--- BEGIN ---

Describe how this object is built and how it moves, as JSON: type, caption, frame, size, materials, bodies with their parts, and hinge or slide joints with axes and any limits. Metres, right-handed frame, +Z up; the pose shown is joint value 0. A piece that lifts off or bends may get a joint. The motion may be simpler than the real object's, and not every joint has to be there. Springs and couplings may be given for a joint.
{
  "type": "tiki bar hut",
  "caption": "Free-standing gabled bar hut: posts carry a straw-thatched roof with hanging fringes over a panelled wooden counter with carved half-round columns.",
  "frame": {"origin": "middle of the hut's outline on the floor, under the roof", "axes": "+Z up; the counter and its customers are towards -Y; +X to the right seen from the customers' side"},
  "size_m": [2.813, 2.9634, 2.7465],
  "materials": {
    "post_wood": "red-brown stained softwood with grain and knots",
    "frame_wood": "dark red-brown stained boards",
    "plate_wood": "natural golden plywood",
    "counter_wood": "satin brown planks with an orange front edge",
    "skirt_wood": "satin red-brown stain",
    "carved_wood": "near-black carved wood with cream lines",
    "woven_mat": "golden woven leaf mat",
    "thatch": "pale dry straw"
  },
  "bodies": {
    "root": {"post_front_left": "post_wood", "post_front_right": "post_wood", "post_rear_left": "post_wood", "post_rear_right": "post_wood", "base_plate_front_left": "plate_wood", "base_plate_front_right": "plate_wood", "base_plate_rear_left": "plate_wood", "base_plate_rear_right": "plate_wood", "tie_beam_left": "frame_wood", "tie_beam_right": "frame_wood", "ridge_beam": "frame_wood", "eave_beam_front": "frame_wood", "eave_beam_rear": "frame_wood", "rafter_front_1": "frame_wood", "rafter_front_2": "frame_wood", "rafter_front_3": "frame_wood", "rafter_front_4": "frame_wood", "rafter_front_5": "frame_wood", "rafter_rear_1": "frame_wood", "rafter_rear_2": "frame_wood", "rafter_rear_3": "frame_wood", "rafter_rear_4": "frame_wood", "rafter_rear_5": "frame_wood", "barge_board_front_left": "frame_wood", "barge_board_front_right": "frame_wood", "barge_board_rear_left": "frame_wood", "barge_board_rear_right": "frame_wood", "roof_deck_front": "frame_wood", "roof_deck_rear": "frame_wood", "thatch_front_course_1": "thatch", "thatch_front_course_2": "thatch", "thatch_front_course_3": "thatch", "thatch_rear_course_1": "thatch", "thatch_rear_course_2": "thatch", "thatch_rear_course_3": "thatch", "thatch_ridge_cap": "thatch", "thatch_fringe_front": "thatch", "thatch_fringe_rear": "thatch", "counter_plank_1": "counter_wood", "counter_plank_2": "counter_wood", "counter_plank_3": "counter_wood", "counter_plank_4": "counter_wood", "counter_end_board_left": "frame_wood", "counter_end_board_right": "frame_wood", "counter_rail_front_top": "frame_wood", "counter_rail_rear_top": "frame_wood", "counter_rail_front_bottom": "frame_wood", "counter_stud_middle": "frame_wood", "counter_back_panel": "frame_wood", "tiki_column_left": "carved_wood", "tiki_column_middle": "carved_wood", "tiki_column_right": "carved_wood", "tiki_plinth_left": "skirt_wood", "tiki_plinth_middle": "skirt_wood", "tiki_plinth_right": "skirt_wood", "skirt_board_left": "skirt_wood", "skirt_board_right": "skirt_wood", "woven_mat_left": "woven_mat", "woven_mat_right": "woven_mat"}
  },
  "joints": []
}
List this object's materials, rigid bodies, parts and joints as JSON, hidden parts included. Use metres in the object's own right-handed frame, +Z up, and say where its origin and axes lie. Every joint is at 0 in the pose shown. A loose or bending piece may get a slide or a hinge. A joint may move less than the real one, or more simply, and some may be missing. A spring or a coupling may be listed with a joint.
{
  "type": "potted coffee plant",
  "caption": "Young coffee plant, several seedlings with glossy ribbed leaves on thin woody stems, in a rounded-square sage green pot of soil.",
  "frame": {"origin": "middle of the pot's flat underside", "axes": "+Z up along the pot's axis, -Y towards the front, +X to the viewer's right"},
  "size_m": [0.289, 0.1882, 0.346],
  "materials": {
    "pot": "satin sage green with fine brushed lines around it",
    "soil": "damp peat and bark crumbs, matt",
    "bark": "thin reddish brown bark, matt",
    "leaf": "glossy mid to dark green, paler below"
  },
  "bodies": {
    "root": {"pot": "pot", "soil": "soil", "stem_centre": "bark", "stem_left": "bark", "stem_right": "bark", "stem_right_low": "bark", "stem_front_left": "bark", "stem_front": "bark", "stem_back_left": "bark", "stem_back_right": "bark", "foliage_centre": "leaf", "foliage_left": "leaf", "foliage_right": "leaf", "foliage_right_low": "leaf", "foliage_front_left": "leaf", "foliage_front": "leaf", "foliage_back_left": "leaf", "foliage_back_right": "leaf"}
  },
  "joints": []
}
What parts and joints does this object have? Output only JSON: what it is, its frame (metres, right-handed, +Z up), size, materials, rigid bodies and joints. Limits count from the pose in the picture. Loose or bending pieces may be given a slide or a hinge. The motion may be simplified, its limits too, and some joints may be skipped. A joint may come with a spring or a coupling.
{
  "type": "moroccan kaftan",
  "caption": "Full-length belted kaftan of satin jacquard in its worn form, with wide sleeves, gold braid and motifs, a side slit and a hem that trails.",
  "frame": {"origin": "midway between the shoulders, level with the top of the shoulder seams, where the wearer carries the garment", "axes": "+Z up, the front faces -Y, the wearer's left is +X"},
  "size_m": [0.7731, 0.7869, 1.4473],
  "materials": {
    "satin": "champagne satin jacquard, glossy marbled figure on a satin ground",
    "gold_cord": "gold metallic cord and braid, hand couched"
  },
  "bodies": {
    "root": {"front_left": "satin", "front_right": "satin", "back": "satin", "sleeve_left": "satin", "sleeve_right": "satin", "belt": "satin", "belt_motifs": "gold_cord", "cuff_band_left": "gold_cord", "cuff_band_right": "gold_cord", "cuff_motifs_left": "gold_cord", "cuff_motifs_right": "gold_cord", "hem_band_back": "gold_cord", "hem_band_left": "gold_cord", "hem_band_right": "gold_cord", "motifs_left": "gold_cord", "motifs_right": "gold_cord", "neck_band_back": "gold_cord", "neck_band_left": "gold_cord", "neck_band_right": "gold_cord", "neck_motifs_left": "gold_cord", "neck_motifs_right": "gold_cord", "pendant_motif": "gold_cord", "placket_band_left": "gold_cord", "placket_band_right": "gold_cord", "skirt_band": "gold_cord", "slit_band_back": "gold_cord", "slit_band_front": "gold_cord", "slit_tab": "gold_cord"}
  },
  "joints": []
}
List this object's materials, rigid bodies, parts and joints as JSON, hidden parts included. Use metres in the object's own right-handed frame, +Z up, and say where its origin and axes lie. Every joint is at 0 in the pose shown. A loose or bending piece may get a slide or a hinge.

--- END ---

§ **Exercise directions**
Filter for "object". Return all lines that hold it.

§ **Solution below**
Describe how this object is built and how it moves, as JSON: type, caption, frame, size, materials, bodies with their parts, and hinge or slide joints with axes and any limits. Metres, right-handed frame, +Z up; the pose shown is joint value 0. A piece that lifts off or bends may get a joint. The motion may be simpler than the real object's, and not every joint has to be there. Springs and couplings may be given for a joint.
List this object's materials, rigid bodies, parts and joints as JSON, hidden parts included. Use metres in the object's own right-handed frame, +Z up, and say where its origin and axes lie. Every joint is at 0 in the pose shown. A loose or bending piece may get a slide or a hinge. A joint may move less than the real one, or more simply, and some may be missing. A spring or a coupling may be listed with a joint.
What parts and joints does this object have? Output only JSON: what it is, its frame (metres, right-handed, +Z up), size, materials, rigid bodies and joints. Limits count from the pose in the picture. Loose or bending pieces may be given a slide or a hinge. The motion may be simplified, its limits too, and some joints may be skipped. A joint may come with a spring or a coupling.
List this object's materials, rigid bodies, parts and joints as JSON, hidden parts included. Use metres in the object's own right-handed frame, +Z up, and say where its origin and axes lie. Every joint is at 0 in the pose shown. A loose or bending piece may get a slide or a hinge.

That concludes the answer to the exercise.